Seriously, the whole thing is hideous. And I’ll admit it: it’s much easier to use that word now, having read Twain’s distaste. When I stood there, I couldn’t help thinking it was an amazing piece of work, sort of shockingly amazing. The audio program playing in my ear didn’t say a thing about slaves, and the museum store at the front of the Basilica offered only one shot of the four of them holding up all that marble extravagance, almost as if downplaying their existence.

But they are there. You can’t miss them. So, after reading Twain’s brusque disdain, I feel more free to say that, up close, those slaves, carrying the load of all of this, are, on the basis of white subjugation of them, even more forbidding–and the monument more vulgar. 


It seemed impossible that Pesaro, or whoever designed what’s there, was not some 18th century Florentine abolitionist, suggesting–no, screaming out the hellish horrors of slavery.  Look at that face.

I wanted to think that some artist somewhere along the line hated slavery, thought it an abomination–but didn’t say it outright. I wanted to think that someone used the memorial to make a vivid moral statement, other than the gratuitous puffery on display on the doge’s tomb. But that’s doubtful. 

For the two weeks we spent in Italy, these were the only slaves, the only Black men (“Moors” the literature calls them) I laid eyes on, even though I’m sure, in 1668, men and women just like them literally broke their backs creating treasures for the Eternal City.

The Basilica dei Frairi, like any other mammoth Italian cathedral, leaves you spacy and breathless–or at least it did me, so very much in awe, so emptied of self that my critical faculties, like my knapsack, stayed just outside the door. I looked up at the Pesaro Monument and simply assumed that somehow, despite something wincing inside me, I was seeing, well, great Renaissance art–a little on the Baroque side, astonishing art maybe, but art.

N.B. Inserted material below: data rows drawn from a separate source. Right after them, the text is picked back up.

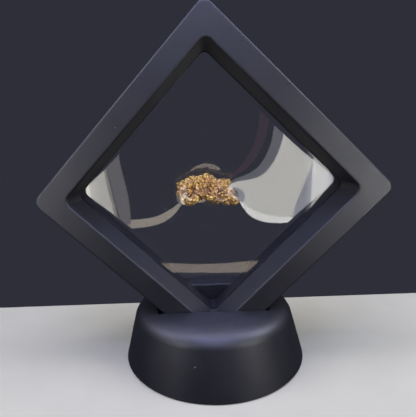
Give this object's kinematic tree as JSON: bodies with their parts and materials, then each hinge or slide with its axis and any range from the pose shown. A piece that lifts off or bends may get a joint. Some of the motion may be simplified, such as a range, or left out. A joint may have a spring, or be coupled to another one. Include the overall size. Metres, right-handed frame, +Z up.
{
  "type": "framed gold nugget",
  "caption": "Lumpy native gold nugget held between clear stretch films in a square black frame that stands on a corner in a round stand",
  "frame": {"origin": "on the table under the middle of the frame, at the bottom centre of the bounding box", "axes": "+Z up, +X to the right of someone facing the front film, -Y towards the viewer; the frame is a square turned 45 degrees in the XZ plane"},
  "size_m": [0.097, 0.0558, 0.1005],
  "materials": {
    "native_gold": "rough natural gold, bright on its lumps and brown in its pits",
    "frame_plastic": "satin black moulded plastic with a fine grain",
    "stand_plastic": "satin black moulded plastic",
    "clear_film": "clear glossy stretch film"
  },
  "bodies": {
    "root": {"gold_nugget": "native_gold", "front_frame": "frame_plastic", "back_frame": "frame_plastic", "front_film": "clear_film", "back_film": "clear_film", "stand": "stand_plastic"}
  },
  "joints": []
}
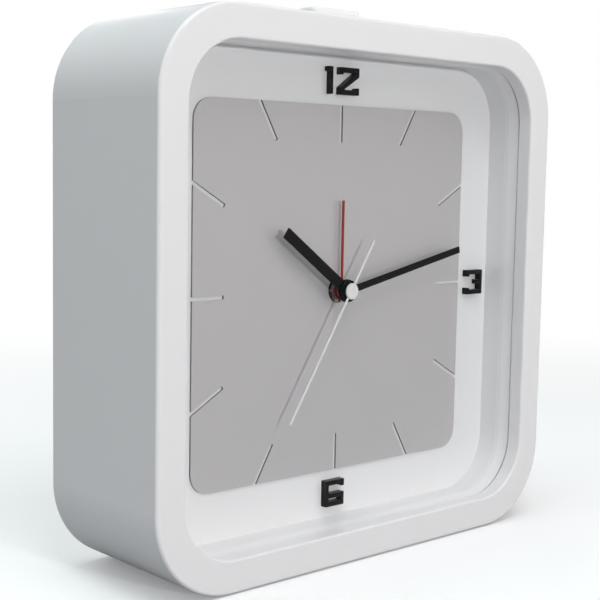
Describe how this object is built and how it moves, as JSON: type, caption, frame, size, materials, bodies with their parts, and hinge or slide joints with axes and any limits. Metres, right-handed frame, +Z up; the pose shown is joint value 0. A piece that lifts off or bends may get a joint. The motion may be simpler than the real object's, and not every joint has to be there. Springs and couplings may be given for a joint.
{
  "type": "square alarm clock",
  "caption": "Square white quartz alarm clock with a deep recessed dial, cut-through metal hour slots, analogue hands, a red alarm hand and a top snooze button.",
  "frame": {"origin": "middle of the base under the whole clock, halfway through its depth", "axes": "+Z up, +X to the right seen from the front, the dial faces -Y"},
  "size_m": [0.2, 0.064, 0.206],
  "materials": {
    "case_white": "satin moulded, warm white",
    "lens_clear": "clear polished window",
    "dial_white": "satin moulded white",
    "plate_metal": "fine satin, warm grey",
    "numeral_black": "semi-gloss black",
    "hand_black": "semi-matt black paint",
    "hand_red": "dark red paint",
    "hand_white": "white paint",
    "cover_white": "fine spark texture, white",
    "screw_steel": "zinc plated",
    "movement_black": "matt black moulded",
    "nut_nickel": "nickel plated, turned",
    "gear_nylon": "natural acetal",
    "arbor_brass": "turned and hobbed",
    "rotor_ferrite": "sintered magnet, dark",
    "core_steel": "stamped soft iron",
    "bobbin_plastic": "moulded",
    "winding_copper": "enamelled copper wire",
    "board_green": "solder mask",
    "chip_black": "moulded epoxy",
    "crystal_can": "drawn metal can",
    "contact_nickel": "nickel plated",
    "knob_black": "moulded, fine texture",
    "battery_wrap": "printed sleeve, plain dark blue",
    "buzzer_black": "moulded",
    "wire_sleeve": "PVC insulation"
  },
  "bodies": {
    "case": {"case_shell": "case_white", "lens": "lens_clear", "dial_tray": "dial_white", "dial_plate": "plate_metal", "numeral_12": "numeral_black", "numeral_3": "numeral_black", "numeral_6": "numeral_black", "numeral_9": "numeral_black", "rear_cover": "cover_white", "tray_screws": "screw_steel", "rear_cover_screws": "screw_steel", "snooze_board_screws": "screw_steel", "movement_front_case": "movement_black", "movement_rear_case": "movement_black", "mounting_nut": "nut_nickel", "stator": "core_steel", "coil_core": "core_steel", "coil_bobbin": "bobbin_plastic", "coil_winding": "winding_copper", "circuit_board": "board_green", "snooze_board": "board_green", "control_chip": "chip_black", "snooze_switch": "chip_black", "quartz_crystal": "crystal_can", "alarm_switch_contact": "contact_nickel", "alarm_contact_spring": "contact_nickel", "battery_plus_contact": "contact_nickel", "battery_minus_contact": "contact_nickel", "snooze_spring": "contact_nickel", "battery": "battery_wrap", "buzzer": "buzzer_black", "snooze_wires": "wire_sleeve", "buzzer_wires": "wire_sleeve"},
    "seconds": {"second_hand": "hand_white", "second_hand_cap": "hand_white", "second_wheel": "arbor_brass"},
    "minutes": {"minute_hand": "hand_black", "cannon_pinion": "arbor_brass"},
    "hours": {"hour_hand": "hand_black", "hour_hand_collet": "nut_nickel", "hour_wheel": "gear_nylon"},
    "alarm": {"alarm_hand": "hand_red", "alarm_wheel": "gear_nylon"},
    "centre_wheel": {"centre_wheel": "gear_nylon"},
    "third_wheel": {"third_wheel": "gear_nylon"},
    "intermediate_wheel": {"intermediate_wheel": "gear_nylon"},
    "rotor": {"rotor": "rotor_ferrite"},
    "motion_wheel": {"motion_wheel": "gear_nylon"},
    "time_knob": {"time_set_knob": "knob_black", "time_set_stem": "gear_nylon"},
    "alarm_knob": {"alarm_set_knob": "knob_black", "alarm_set_stem": "gear_nylon"},
    "snooze_button": {"snooze_button": "case_white"},
    "alarm_switch": {"alarm_switch_slider": "knob_black"}
  },
  "joints": [
    {"name": "second_hand_turn", "type": "hinge", "parent": "case", "child": "seconds", "pos_m": [0, 0, 0.1], "axis": [0, 1, 0], "continuous": true},
    {"name": "minute_hand_turn", "type": "hinge", "parent": "case", "child": "minutes", "pos_m": [0, 0, 0.1], "axis": [0, 1, 0], "continuous": true},
    {"name": "hour_hand_turn", "type": "hinge", "parent": "case", "child": "hours", "pos_m": [0, 0, 0.1], "axis": [0, 1, 0], "continuous": true},
    {"name": "alarm_hand_turn", "type": "hinge", "parent": "case", "child": "alarm", "pos_m": [0, 0, 0.1], "axis": [0, 1, 0], "continuous": true},
    {"name": "centre_wheel_turn", "type": "hinge", "parent": "case", "child": "centre_wheel", "pos_m": [0, 0, 0.1], "axis": [0, 1, 0], "continuous": true},
    {"name": "third_wheel_turn", "type": "hinge", "parent": "case", "child": "third_wheel", "pos_m": [0.00521, 0, 0.10437], "axis": [0, 1, 0], "continuous": true},
    {"name": "intermediate_wheel_turn", "type": "hinge", "parent": "case", "child": "intermediate_wheel", "pos_m": [-0.00444, 0, 0.10529], "axis": [0, 1, 0], "continuous": true},
    {"name": "rotor_turn", "type": "hinge", "parent": "case", "child": "rotor", "pos_m": [-0.00725, 0, 0.11131], "axis": [0, 1, 0], "continuous": true},
    {"name": "motion_wheel_turn", "type": "hinge", "parent": "case", "child": "motion_wheel", "pos_m": [0.00658, 0, 0.09761], "axis": [0, 1, 0], "continuous": true},
    {"name": "time_knob_turn", "type": "hinge", "parent": "case", "child": "time_knob", "pos_m": [0.01353, 0, 0.0968], "axis": [0, 1, 0], "continuous": true},
    {"name": "alarm_knob_turn", "type": "hinge", "parent": "case", "child": "alarm_knob", "pos_m": [-0.00929, 0, 0.09802], "axis": [0, 1, 0], "continuous": true},
    {"name": "snooze_button_press", "type": "slide", "parent": "case", "child": "snooze_button", "axis": [0, 0, -1], "range_m": [0, 0.0015], "stiffness_N_per_m": 600, "springref_m": -0.0005, "deforming": ["snooze_spring"]},
    {"name": "alarm_switch_slide", "type": "slide", "parent": "case", "child": "alarm_switch", "axis": [0, 0, 1], "range_m": [0, 0.004]}
  ],
  "couplings": [
    {"joint": "third_wheel_turn", "follows": "second_hand_turn", "ratio": -0.13333},
    {"joint": "centre_wheel_turn", "follows": "second_hand_turn", "ratio": 0.016667},
    {"joint": "intermediate_wheel_turn", "follows": "second_hand_turn", "ratio": -5},
    {"joint": "rotor_turn", "follows": "second_hand_turn", "ratio": 30},
    {"joint": "motion_wheel_turn", "follows": "minute_hand_turn", "ratio": -0.33333},
    {"joint": "hour_hand_turn", "follows": "minute_hand_turn", "ratio": 0.083333},
    {"joint": "time_knob_turn", "follows": "minute_hand_turn", "ratio": 1},
    {"joint": "alarm_knob_turn", "follows": "alarm_hand_turn", "ratio": -1.5}
  ]
}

Two weeks later, I’m not so sure. What’s there on the south wall of a beautiful cathedral in old Venice is, I’m ready to say, pretentious and tasteless.

Old cathedrals have always torn me up. One side of my heart can’t help but question why the Reformers, my people, hated art with such a passion, why they stripped walls and windows, then toppled statues for good measure. Just look around.

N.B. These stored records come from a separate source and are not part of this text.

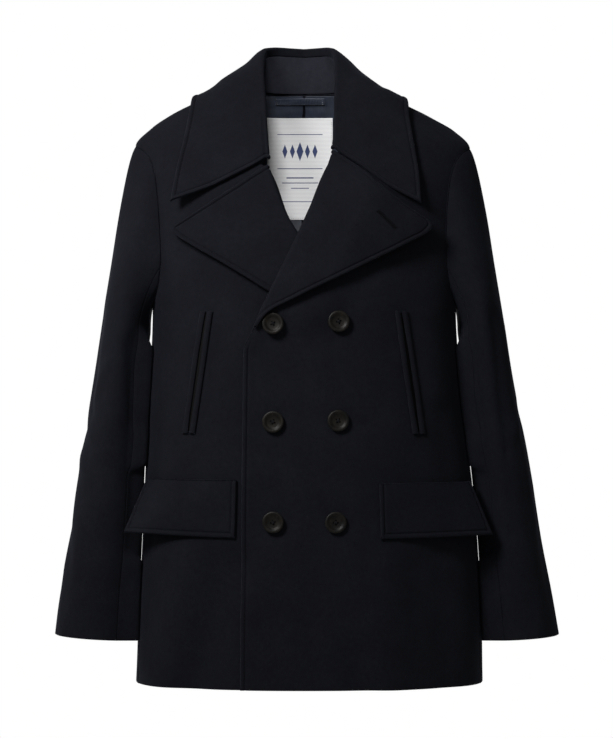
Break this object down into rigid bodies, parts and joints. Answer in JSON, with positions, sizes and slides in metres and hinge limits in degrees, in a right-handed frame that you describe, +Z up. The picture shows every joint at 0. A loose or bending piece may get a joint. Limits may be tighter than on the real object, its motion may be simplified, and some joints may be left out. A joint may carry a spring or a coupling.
{
  "type": "pea coat",
  "caption": "Double-breasted wool pea coat, filled out with nobody in it, with a broad collar, peaked lapels, slanted hand pockets and flap pockets.",
  "frame": {"origin": "midway between the neck ends of the two shoulder seams, where the wearer's shoulders hold the coat up", "axes": "+Z up, -Y towards the front, +X towards the wearer's left"},
  "size_m": [0.6544, 0.2613, 0.8239],
  "materials": {
    "melton": "brushed navy wool melton",
    "lining": "navy satin lining",
    "label": "woven off-white label",
    "horn": "polished dark horn"
  },
  "bodies": {
    "root": {"front_left": "melton", "front_right": "melton", "back": "melton", "sleeve_under_left": "melton", "sleeve_top_left": "melton", "sleeve_under_right": "melton", "sleeve_top_right": "melton", "collar_fall": "melton", "collar_stand": "melton", "lapel_left": "melton", "lapel_right": "melton", "jet_right_inner": "melton", "jet_right_outer": "melton", "jet_left_inner": "melton", "jet_left_outer": "melton", "flap_right": "melton", "flap_left": "melton", "button_left_1": "horn", "button_left_2": "horn", "button_left_3": "horn", "button_right_1": "horn", "button_right_2": "horn", "button_right_3": "horn", "lining_back": "lining", "label": "label", "hanger_loop": "lining"}
  },
  "joints": []
}
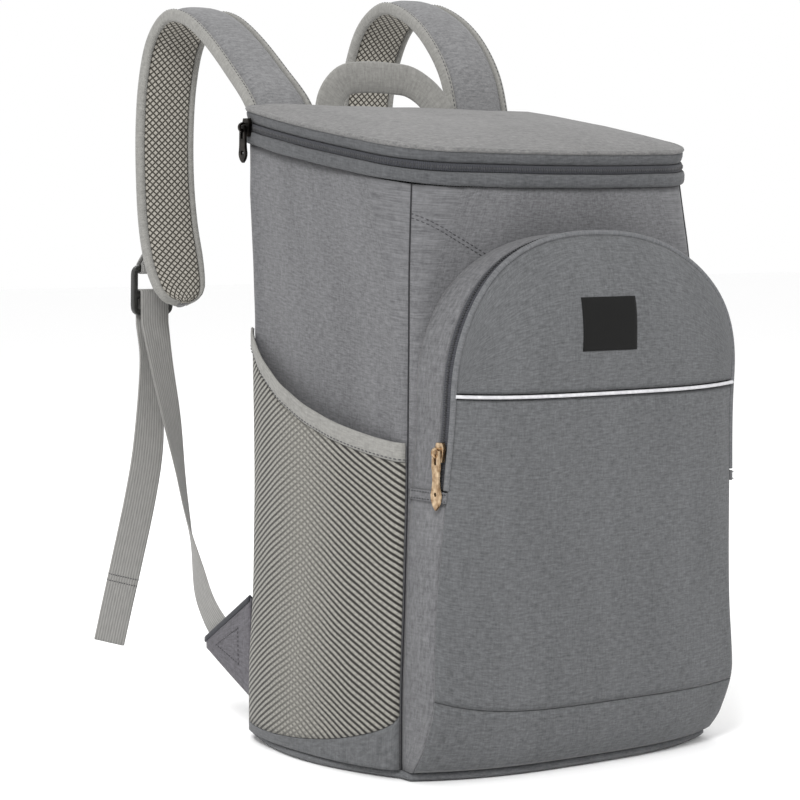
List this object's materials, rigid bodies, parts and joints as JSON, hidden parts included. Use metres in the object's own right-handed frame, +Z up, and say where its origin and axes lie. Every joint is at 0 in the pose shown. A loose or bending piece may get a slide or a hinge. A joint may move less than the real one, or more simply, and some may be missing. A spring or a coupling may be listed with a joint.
{
  "type": "cooler backpack",
  "caption": "Box-shaped insulated cooler backpack with a zipped lid, an arched front pocket, net side pockets, padded shoulder straps and a carry handle.",
  "frame": {"origin": "the middle of the main box, on the flat face that it stands on", "axes": "+Z up, -Y out of the front pocket, +X on the right when the front is looked at; the shoulder straps hang behind, towards +Y"},
  "size_m": [0.3024, 0.5423, 0.5428],
  "materials": {
    "body": "heathered grey polyester",
    "pocket": "darker heathered grey polyester",
    "lid": "heathered grey polyester, lighter from above",
    "webbing": "light grey ribbed webbing and binding",
    "net": "warm grey knitted net",
    "tape": "dark grey coil zip tape",
    "patch": "matt black label, bare",
    "reflective": "pale reflective piping",
    "brass": "antique brass",
    "black_metal": "black coated metal",
    "plastic": "black moulded nylon",
    "wing": "grey polyester, stitched double"
  },
  "bodies": {
    "bag": {"base_panel": "body", "back_panel": "net", "side_panel_left": "body", "side_panel_right": "body", "front_panel": "body", "body_rim": "body", "lid_zipper": "tape", "lid_panel": "lid", "lid_slider": "black_metal", "pocket_base_panel": "pocket", "pocket_lower_panel": "pocket", "pocket_upper_panel": "pocket", "reflective_piping": "reflective", "patch": "patch", "pocket_gusset": "pocket", "pocket_zipper": "tape", "pocket_piping": "body", "pocket_slider": "brass", "carry_handle": "webbing", "zipper_tab_left": "pocket", "mesh_base_left": "body", "mesh_pocket_left": "net", "mesh_binding_left": "webbing", "strap_pad_left": "body", "strap_mesh_left": "net", "strap_binding_inner_left": "webbing", "strap_binding_outer_left": "webbing", "buckle_left": "plastic", "buckle_loop_left": "webbing", "wing_left": "wing", "wing_binding_left": "tape", "webbing_left": "webbing", "zipper_tab_right": "pocket", "mesh_base_right": "body", "mesh_pocket_right": "net", "mesh_binding_right": "webbing", "strap_pad_right": "body", "strap_mesh_right": "net", "strap_binding_inner_right": "webbing", "strap_binding_outer_right": "webbing", "buckle_right": "plastic", "buckle_loop_right": "webbing", "wing_right": "wing", "wing_binding_right": "tape", "webbing_right": "webbing"},
    "pocket_pull": {"pocket_pull": "brass"},
    "lid_pull": {"lid_pull": "black_metal"}
  },
  "joints": [
    {"name": "pocket_pull_swing", "type": "hinge", "parent": "bag", "child": "pocket_pull", "pos_m": [-0.1285, -0.1301, 0.222], "axis": [0, 1, 0], "range_deg": [0, 150]},
    {"name": "lid_pull_swing", "type": "hinge", "parent": "bag", "child": "lid_pull", "pos_m": [-0.14104, 0.084, 0.43764], "axis": [0, 1, 0], "range_deg": [0, 150]}
  ]
}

But there’s another voice in me too, one that says I’m still enough of a Calvinist to know very well why they scrubbed out the excess. 

Just look around.

James C. Schaap

James Calvin Schaap is a retired English prof who has been something of a writer for most of the last 40 years. His latest work, a novel, Looking for Dawn, set in reservation country, is the story of two young women joined by their parents' mutual brokenness and, finally, a machine-shed sacrament of reconciliation. He writes and narrates a weekly essay on regional history for KWIT, public radio, Sioux City, Iowa. He and his wife Barbara live on the northern edge of Alton, Iowa, the Sgt. Floyd River a hundred yards or so from their back door. They have a cat--rather, he has them.

5 Comments

  • Daniel J Meeter says:

    Thank you for this, very compelling.

  • Marty Wondaal says:

    I’m looking around….

    What am I looking for?

    Are you displaying anti-Italian behavior?

    All of my family’s grave markers are metal plates in the ground. I was told as a kid that anything more than that was braggadocio. Which does sound like an Italian word…

  • Helen Westra says:

    Jim,
    Thanks for this very penetrating and provocative essay. Thinking of large works of public commemorative art closer to home, I’m wondering if you have seen the four bas relief sculptures (titled “Discoverers,” “Pioneers,” “Defense,” and “Defenders”) carved in limestone by James Earle Fraser and Henry Hering and unveiled in 1928. They are positioned on the four towers of the Michigan Avenue Du Sable Bridge over the Chicago River. Vis-à-vis your essay, I’m curious what you would say about these grand(iose) works seen or unseen by thousands who pass each day!

    • James Schaap says:

      Hi, Helen! No, I haven’t seen them, and I certainly don’t consider myself an art critic. It’s just that something about that monument hit me terribly wrong, even though I lacked the courage to name it—until I read the Twain quote.

  • Shellie Whalen says:

    Just visited. I agree with you and Mark Twain. Peaaro’s memorial is grandiose, commanding, and provoking. Skillfully decadent and irreverent. I was trying to have an art appreciation moment but somehow could not reconcile what I was seeing in my head. And the fact that that it was in a church made it even more difficult. It is such a sharp contrast to Christ’s example. Christ, the Son of God – higher than a one year doge, came to earth in a humble manger. His memorial is His death on a cross paying the ultimate sacrifice for undeserving sinners – like me. Pesaro’s memorial seems to scream to the observer that we are not worthy. While the Son of God’s memorial humbly beckons all to come.